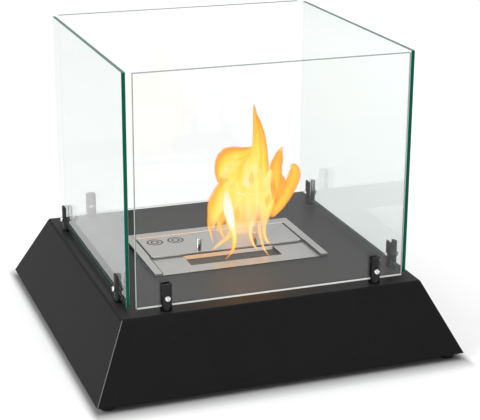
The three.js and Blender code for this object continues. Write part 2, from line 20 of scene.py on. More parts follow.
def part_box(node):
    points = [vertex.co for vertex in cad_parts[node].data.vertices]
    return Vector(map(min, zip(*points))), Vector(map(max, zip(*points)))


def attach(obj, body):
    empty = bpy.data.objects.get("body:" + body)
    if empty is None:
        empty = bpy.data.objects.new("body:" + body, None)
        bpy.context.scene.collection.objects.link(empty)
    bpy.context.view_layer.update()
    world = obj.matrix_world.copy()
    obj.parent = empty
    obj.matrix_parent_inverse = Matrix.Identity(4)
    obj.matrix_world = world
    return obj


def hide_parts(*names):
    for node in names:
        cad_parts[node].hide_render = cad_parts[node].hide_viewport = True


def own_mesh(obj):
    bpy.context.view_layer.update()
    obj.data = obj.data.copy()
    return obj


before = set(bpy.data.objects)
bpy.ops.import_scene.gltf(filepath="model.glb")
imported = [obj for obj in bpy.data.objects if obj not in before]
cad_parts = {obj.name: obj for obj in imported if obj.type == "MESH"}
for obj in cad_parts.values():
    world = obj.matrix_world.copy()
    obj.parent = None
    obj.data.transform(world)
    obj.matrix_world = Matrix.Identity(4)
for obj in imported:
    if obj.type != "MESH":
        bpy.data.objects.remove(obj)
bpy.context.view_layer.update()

━━━━━━━━━━━━━━━━

[OBJECTIVE] Nothing but the lines from the one with "points = [vertex.co" through the one with "obj.parent = None" should be retyped; include both and keep them exact.

[FINISHED TASK]
    points = [vertex.co for vertex in cad_parts[node].data.vertices]
    return Vector(map(min, zip(*points))), Vector(map(max, zip(*points)))


def attach(obj, body):
    empty = bpy.data.objects.get("body:" + body)
    if empty is None:
        empty = bpy.data.objects.new("body:" + body, None)
        bpy.context.scene.collection.objects.link(empty)
    bpy.context.view_layer.update()
    world = obj.matrix_world.copy()
    obj.parent = empty
    obj.matrix_parent_inverse = Matrix.Identity(4)
    obj.matrix_world = world
    return obj


def hide_parts(*names):
    for node in names:
        cad_parts[node].hide_render = cad_parts[node].hide_viewport = True


def own_mesh(obj):
    bpy.context.view_layer.update()
    obj.data = obj.data.copy()
    return obj


before = set(bpy.data.objects)
bpy.ops.import_scene.gltf(filepath="model.glb")
imported = [obj for obj in bpy.data.objects if obj not in before]
cad_parts = {obj.name: obj for obj in imported if obj.type == "MESH"}
for obj in cad_parts.values():
    world = obj.matrix_world.copy()
    obj.parent = None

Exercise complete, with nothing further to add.